Miami travel guide
The Sunshine State is the most popular destination for travelers from both within the US and beyond. Brash and beautiful, Miami is Florida's most complex city, a cross-roads of Latin America, Caribbean and Yankee cultures.
Miami is large in size as well as personality; Greater Miami, made up of over 30 municipalities, reaches over 500 sq miles (1,300 sq km). Full of energy yet also casual, it quickly latches on to new hotels and nightclubs, even in the face of grittier urban concerns. It hosts three major annual festivals.
Central Miami
Downtown Miami is a busy area of shops, restaurants and nightspots, based around Flagler Street and Biscayne Boulevard. This part of Central Miami is where you'll find the Bayside Marketplace and the Miami Art Museum. Also in central Miami, south of downtown, is a Cuban neighborhood and two of Miami's cheeriest neighborhoods, Coral Gables and Coconut Grove. Coral Gables has a Mediterranean look, and is renowned for its 1920s landmark, the Biltmore Hotel. Coconut Grove was once an artists' hang-out, but is now gentrifying into a shopping and nightlife destination.
Miami Beach
Connected to mainland Miami by causeways across Biscayne Bay, ther barrier island of Miami Beach is where Miami gets its reputation as a leisure destination.
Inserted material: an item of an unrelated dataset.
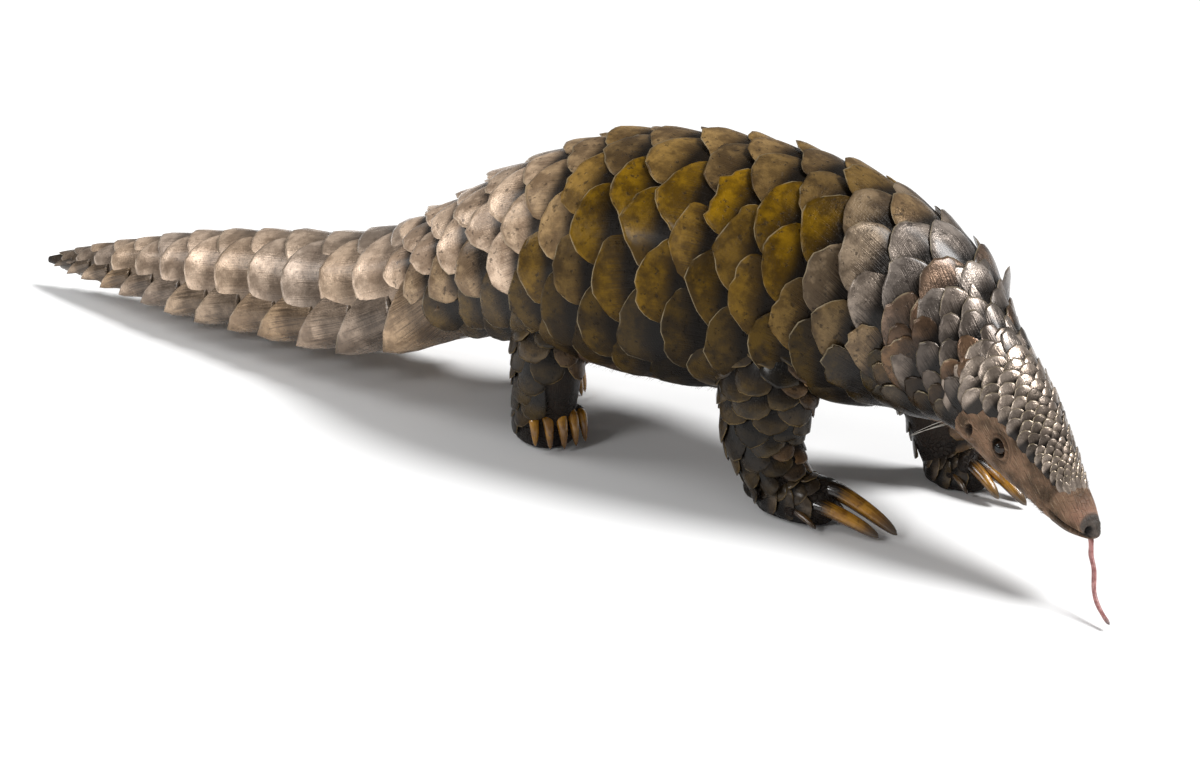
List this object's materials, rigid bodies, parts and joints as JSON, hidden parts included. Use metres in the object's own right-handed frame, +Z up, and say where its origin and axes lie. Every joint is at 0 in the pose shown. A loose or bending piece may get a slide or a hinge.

The miles of beaches, fronted by hotels and condos, have gone through a succession of ups and downs - from elite playground in the 1940s and 50s to urban decay in the 1970s to the New Riviera of the 1990s.
Miami Beach's latest rebirth began at the bottom of the island, in the South Beach neighborhood. In the 1970s, preservationists started beating the drums for the Art Deco buildings that crowded this area, remnants of an earlier heyday. In 1979, an official historic district was founded and things started to turn around.